Marginal note:Transfer of family farm corporation or partnership from trust to children of settlor
(9.3) Where property of a taxpayer has been transferred or distributed to a trust described in subsection (6) or 73(1) (as that subsection applied to transfers before 2000) or a trust to which subparagraph 73(1.01)(c)(i) applies and the property was,
(a) immediately before the transfer or distribution, a share of the capital stock of a family farm corporation of the taxpayer or an interest in a family farm partnership of the taxpayer, and
(b) immediately before the death of the taxpayer’s spouse or common-law partner who was a beneficiary under the trust,
(i) a share in the capital stock of a Canadian corporation that would be a share in the capital stock of a family farm corporation if paragraph (a) of the definition share of the capital stock of a family farm corporation in subsection (10) were read without the words “in which the person or a spouse, common-law partner, child or parent of the person was actively engaged on a regular and continuous basis (or, in the case of property used in the operation of a woodlot, was engaged to the extent required by a prescribed forest management plan in respect of that woodlot)”, or
(ii) an interest in a partnership that carried on the business of farming in Canada in which it used all or substantially all of its property,
and has, at any time after April 10, 1978, on the death of the spouse or common-law partner and as a consequence thereof, been transferred or distributed to and become vested indefeasibly in a child of the taxpayer who was resident in Canada immediately before the death of the spouse or common- law partner, the following rules apply:
(c) subsection 104(4) does not apply to the trust in respect of the property,
(d) where the property is a share of the capital stock of a family farm corporation, the trust shall be deemed to have disposed of the share immediately before the death of the spouse or common-law partner and to have received proceeds of disposition therefor equal to its adjusted cost base to the trust immediately before the death of the spouse or common-law partner, and the child shall be deemed to have acquired the property for an amount equal to those proceeds, and
(e) where the property is an interest in a family farm partnership (other than an interest in a partnership to which subsection 100(3) applies),
(i) the trust shall, except for the purposes of paragraph 98(5)(g), be deemed not to have disposed of the property as a consequence of the death of the spouse or common-law partner,
(ii) the child shall be deemed to have acquired the property for an amount equal to the cost thereof to the trust, and
(iii) each amount added or deducted in computing the adjusted cost base to the trust of the property shall be deemed to be required by subsection 53(1) or 53(2) to be added or deducted, as the case may be, in computing the adjusted cost base to the child of the property,
except that, where the trust so elects in its return of income under this Part for its taxation year in which the spouse or common-law partner died, paragraph 70(9.3)(e) shall not apply and paragraph 70(9.3)(d) shall be read as follows:
“70(9.3)(d) the trust shall be deemed to have disposed of the property immediately before the death of the spouse or common-law partner and to have received proceeds of disposition therefor equal to such amount as the trust elects, not greater than the greater of or less than the lesser of
(i) the fair market value of the property immediately before the death of the spouse or common-law partner, and
(ii) the adjusted cost base to the trust of the property immediately before the death of the spouse or common-law partner,
and the child shall be deemed to have acquired the property for an amount equal to those proceeds, except that for the purposes of this paragraph, where the elected amount exceeds the greater of the amounts determined under subparagraphs 70(9.3)(d)(i) and 70(9.3)(d)(ii), it shall be deemed to be equal to the greater thereof, and where the elected amount is less than the lesser of the amounts determined under those subparagraphs, it shall be deemed to be equal to the lesser thereof,”.

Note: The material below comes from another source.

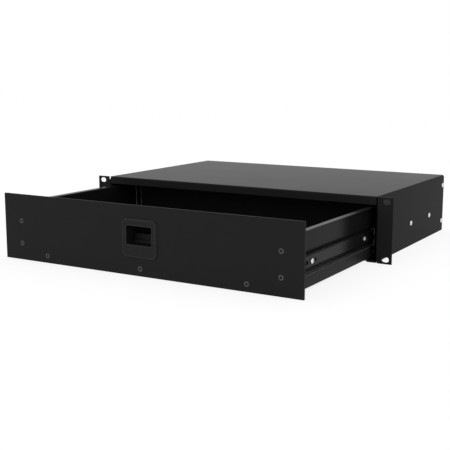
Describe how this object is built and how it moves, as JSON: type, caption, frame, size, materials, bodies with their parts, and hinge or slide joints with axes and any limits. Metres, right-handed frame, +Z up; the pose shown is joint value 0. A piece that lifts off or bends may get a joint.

Marginal note:Transfer to parent
(9.6) Where
(a) any property has been acquired by a taxpayer in circumstances where any of subsections 70(9), 70(9.1), 70(9.2), 70(9.3) and 73(3) and 73(4) applied,
(b) as a consequence of the death of the taxpayer after 1983 the property has been transferred or distributed to a parent of the taxpayer, and
(c) the taxpayer’s legal representative has so elected in the taxpayer’s return of income under this Part for the year in which the taxpayer died,
subsection 70(9) or 70(9.2), as the case may be, shall apply in respect of the transfer or distribution as if the references therein to “child” were read as references to “parent”.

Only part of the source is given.